Ex-professor, Orsi governou o departamento de Canelones, o segundo maior do país, por dois mandatos. É considerado o herdeiro político do ex-presidente José Mujica (2010-2015). Aos 89 anos, o ex-mandatário segue sendo a figura política mais popular do Uruguai, com cerca de 60% de simpatia, segundo Pomiés. Porém, enfrenta um câncer que impediu um maior protagonismo na disputa.
Orsi, ainda assim, procurou explorar a relação com padrinho político ao propagar as semelhanças entre ambos, como o gosto pela austeridade e a vida rural. Fez questão de aparecer em fotografias durante a campanha em trajes informais, passeando pelo campo e tomando mate, a exemplo do que fazia Mujica. Suas bandeiras são o meio ambiente, o combate à pobreza infantil, a inclusão social e o apoio aos pequenos produtores. Tem como trunfo a redução da desigualdade nos 15 anos de governos da Frente Ampla, quando o índice de pobreza recuou de 40% para 8,8%. Hoje, está em 9,1%.
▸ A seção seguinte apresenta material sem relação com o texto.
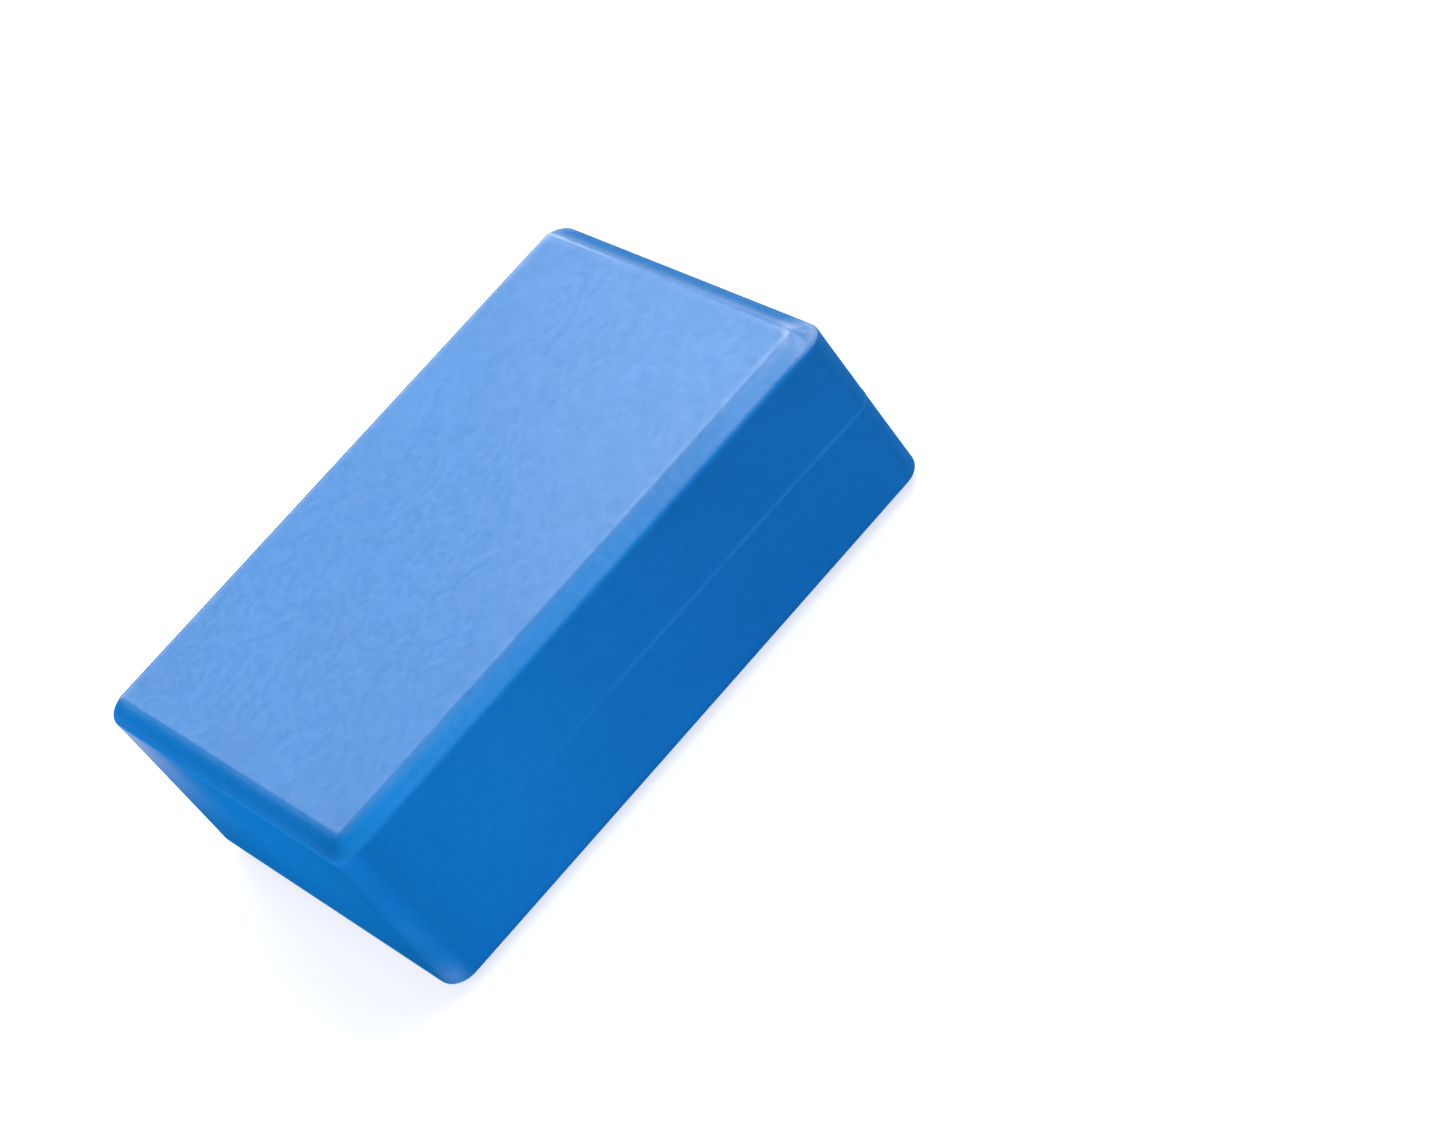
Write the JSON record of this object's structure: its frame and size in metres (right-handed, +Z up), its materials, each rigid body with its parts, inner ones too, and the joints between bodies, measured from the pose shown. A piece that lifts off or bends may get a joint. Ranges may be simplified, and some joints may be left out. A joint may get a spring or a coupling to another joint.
{
  "type": "foam block",
  "caption": "Rectangular closed-cell foam block with bevelled rims and rounded upright edges, laid flat or stood on a side as a firm, light support.",
  "frame": {"origin": "centre of the broad face that the block rests on", "axes": "+X along the length, +Y along the width, +Z up through the thickness"},
  "size_m": [0.2296, 0.1552, 0.075],
  "materials": {
    "eva_foam": "closed-cell EVA foam dyed blue, moulded skin with a soft satin sheen"
  },
  "bodies": {
    "root": {"foam_block": "eva_foam"}
  },
  "joints": []
}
Já Delgado ganhou projeção na pandemia de covid, quando assumiu papel central na comunicação com a população como secretário da Presidência. Defensor da estratégia de “liberdade responsável”, coordenou um grupo de cientistas responsável por estudar o vírus, levantar dados e divulgar alertas à população. Na campanha, tem prometido um governo de “continuidade”, com foco na estabilidade social, redução de impostos, crescimento econômico e atração de investimentos estrangeiros.
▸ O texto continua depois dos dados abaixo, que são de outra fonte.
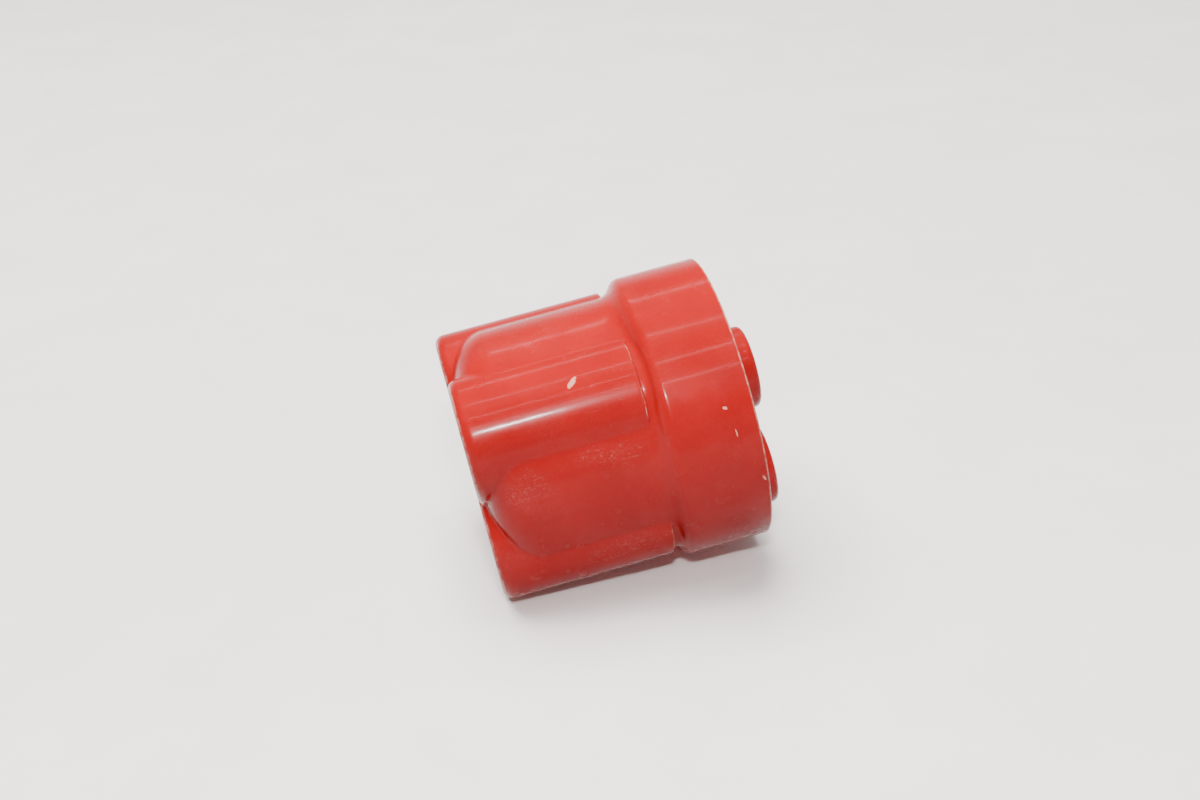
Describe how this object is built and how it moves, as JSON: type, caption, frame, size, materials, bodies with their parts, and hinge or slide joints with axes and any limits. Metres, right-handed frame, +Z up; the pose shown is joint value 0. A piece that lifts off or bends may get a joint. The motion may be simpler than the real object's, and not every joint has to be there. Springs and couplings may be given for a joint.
{
  "type": "battery switch",
  "caption": "Round panel-mounted battery switch with a collar and a lobed drum; its sunken knob turns a quarter turn to join threaded terminals in pairs.",
  "frame": {"origin": "centre of the collar's rim, in the plane that sits on the panel", "axes": "+Y along the switch's axis, out of its rear towards the terminals, so that the knob faces -Y; +Z up; +X to the right seen from the front"},
  "size_m": [0.1, 0.1004, 0.1],
  "materials": {
    "red_moulding": "glossy, slightly dusty",
    "knob_plastic": "fine satin",
    "white_inlay": "satin",
    "brass": "machined",
    "copper": "rolled copper",
    "contact_silver": "silver alloy, turned",
    "steel": "ground",
    "zinc_steel": "bright zinc plate",
    "spring_steel": "drawn wire and strip",
    "carrier_plastic": "satin",
    "rubber": "matt",
    "bronze": "sintered bronze",
    "washer_plastic": "natural"
  },
  "bodies": {
    "case": {"housing": "red_moulding", "rear_cover": "red_moulding", "cover_gasket": "rubber", "cover_screws": "zinc_steel", "panel_inserts": "brass", "terminal_seals": "rubber", "shaft_bush": "bronze", "rear_bush": "bronze", "return_spring": "spring_steel", "detent_spring_upper": "spring_steel", "detent_spring_lower": "spring_steel", "detent_screws": "zinc_steel", "off_mark": "white_inlay", "on_mark": "white_inlay", "terminal_1": "brass", "fixed_contact_1": "contact_silver", "terminal_2": "brass", "fixed_contact_2": "contact_silver", "terminal_3": "brass", "fixed_contact_3": "contact_silver", "terminal_4": "brass", "fixed_contact_4": "contact_silver"},
    "rotor": {"shaft": "steel", "cross_pin": "steel", "detent_wheel": "steel", "thrust_washer": "washer_plastic", "shaft_seal": "rubber", "retaining_ring": "spring_steel", "knob": "knob_plastic", "knob_screw": "zinc_steel", "knob_cap": "knob_plastic", "pointer_inlay": "white_inlay"},
    "carrier": {"contact_carrier": "carrier_plastic", "bridge_upper": "copper", "bridge_lower": "copper", "bridge_tips_upper": "contact_silver", "bridge_tips_lower": "contact_silver", "bridge_stud_upper": "steel", "bridge_stud_lower": "steel", "bridge_spring_upper": "spring_steel", "bridge_spring_lower": "spring_steel"}
  },
  "joints": [
    {"name": "knob_turn", "type": "hinge", "parent": "case", "child": "rotor", "pos_m": [0, -0.0702, 0], "axis": [0, 1, 0], "range_deg": [0, 90], "deforming": ["detent_spring_upper", "detent_spring_lower"]},
    {"name": "carrier_slide", "type": "slide", "parent": "case", "child": "carrier", "axis": [0, 1, 0], "range_m": [0, 0.004], "deforming": ["return_spring"]}
  ],
  "couplings": [
    {"joint": "carrier_slide", "follows": "knob_turn", "m_per_rad": 0.0025465}
  ]
}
O próximo presidente assumirá o cargo em março com o desafio de manter o diálogo aberto com a oposição, já que nenhum bloco obteve maioria absoluta no Legislativa e no Uruguai, ao contrário do Brasil, não há instrumentos como decretos e medidas provisórias. No Senado, a Frente Ampla conquistou 16 das 30 cadeiras.
Na Câmara, os frentistas somam 48 deputados, contra 49 da coalizão governista que, além do Nacional, inclui os partidos Colorado, Cabildo Abierto e Independiente. As duas vagas restantes na Câmara são de Gustavo Salle e sua filha, Nicolle Salle, do Identidad Soberana. De perfil radical e com um discurso antissistema, os dois já anteciparam que não vão compor nenhuma coalizão durante a próxima legislatura. Ambos, inclusive, declararam voto nulo no segundo turno presidencial.
Do ponto de vista econômico, as perspectivas parecem favoráveis para o futuro presidente. O governo de Pou cumpriu a promessa de baixar a inflação que beirou os 10% no início da gestão. O índice de preços ao consumidor (IPC) nos últimos 12 meses até setembro ficou em 5,32% e deve encerrar o ano dentro da meta entre 3% e 6%. Porém, a economia uruguaia é altamente dolarizada e pode sofrer alguma pressão da recente alta do dólar em todo mundo desde a eleição de Donald Trump à presidência dos EUA no início do mês.
Após amargar um crescimento de 0,4% no ano passado, por conta da crise cambial da Argentina – além de não receber os turistas argentinos, muitos uruguaios passaram a cruzar a fronteira para fazer compras – e da seca extrema que prejudicou a safra, a economia uruguaia deve encerrar 2024 com uma expansão de 3,2%, segundo projeções do Fundo Monetário Internacional (FMI). As exportações cresceram 13,2% nos nove primeiros meses.